Each day is different depending on the job. However, when I am working I try to live my life in a very strict way, time-wise and discipline-wise. Everything becomes about the work, including wanting to be a strong vessel for creativity.

I guess it goes something like this:

  • 2am – 3am: Coffee and research
  • 3am – 4am: Bootcamp with my Muay Thai trainer
  • 4am – 6am: More research / answer interview questions
  • 6am – 7am: Muay Thai kickboxing with a different trainer two days a week, or read scripts, sketch, reach out to directors, actors and producers who might be in other countries
  • 7am (or 5am): Get to work / set, meditate first, get my dog situated with breakfast and a walk
  • 10:30am: Leave set for studio / costume shop
  • 11:00am – 2pm: Actor fittings
  • 2pm – 5pm: Meetings with directors and producers and plan for the next day of shooting
  • 5pm – 9pm: More planning, possible fabric shopping, more sketching
  • 9pm – 10pm: Long epsom salt bath and early to bed

Is there a specific design that you’ve created that stands out for you?

It’s very difficult to choose one. Between the large and the small jobs, I become attached to all of the work. Perhaps one costume, in the last episode of Season 2 of The Handmaid’s Tale because I based it on a ghost that was haunting our costume shop!

What are you most looking forward to at this year’s Design Indaba Festival?

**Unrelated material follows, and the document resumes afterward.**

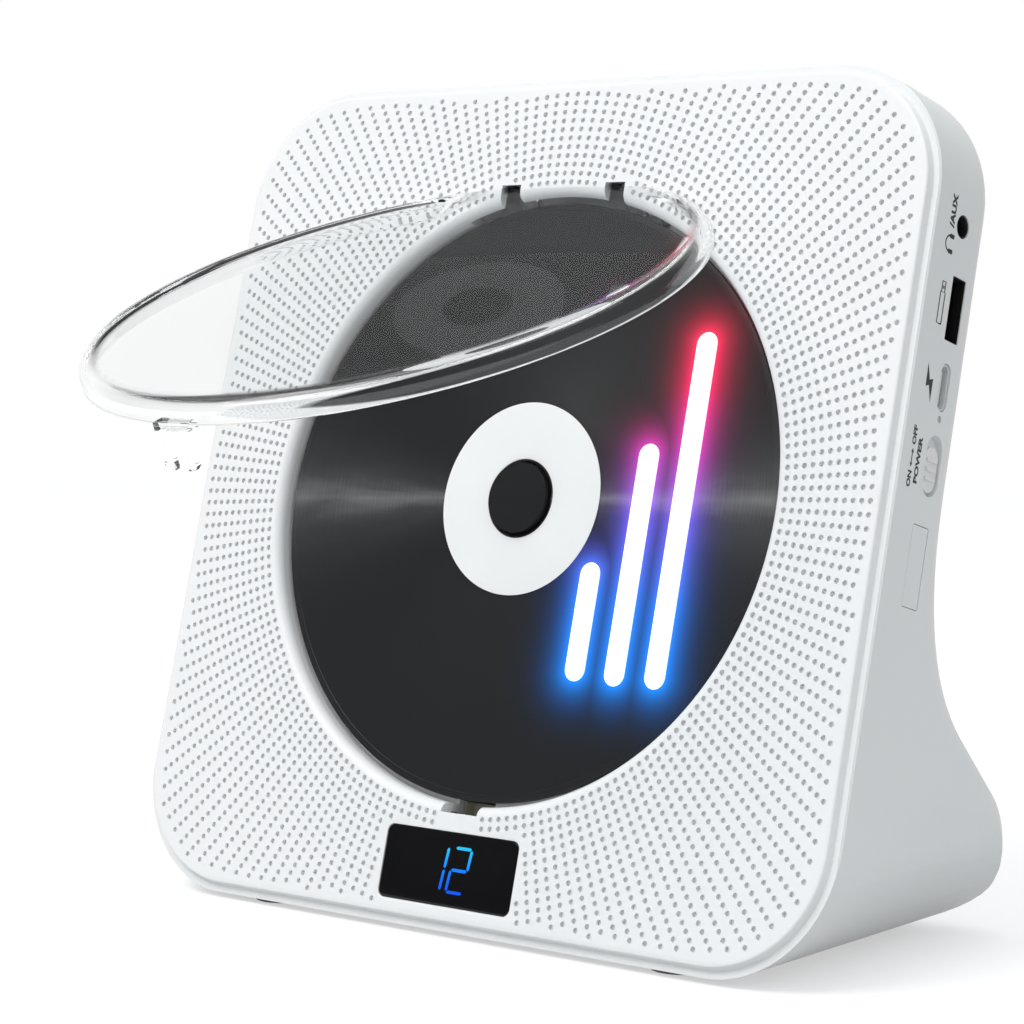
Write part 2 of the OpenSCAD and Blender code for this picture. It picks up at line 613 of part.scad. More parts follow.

I am looking forward to communicating with the audience and to feel the rush of energy that happens at those kinds of events. Design Indaba is known for its great thinkers, artists, etc and I am incredibly humbled to even be considered a part of it. I guess mostly what I am looking forward to is the exchange of ideas… and to be in Cape Town, South Africa for the first time! Very exciting indeed!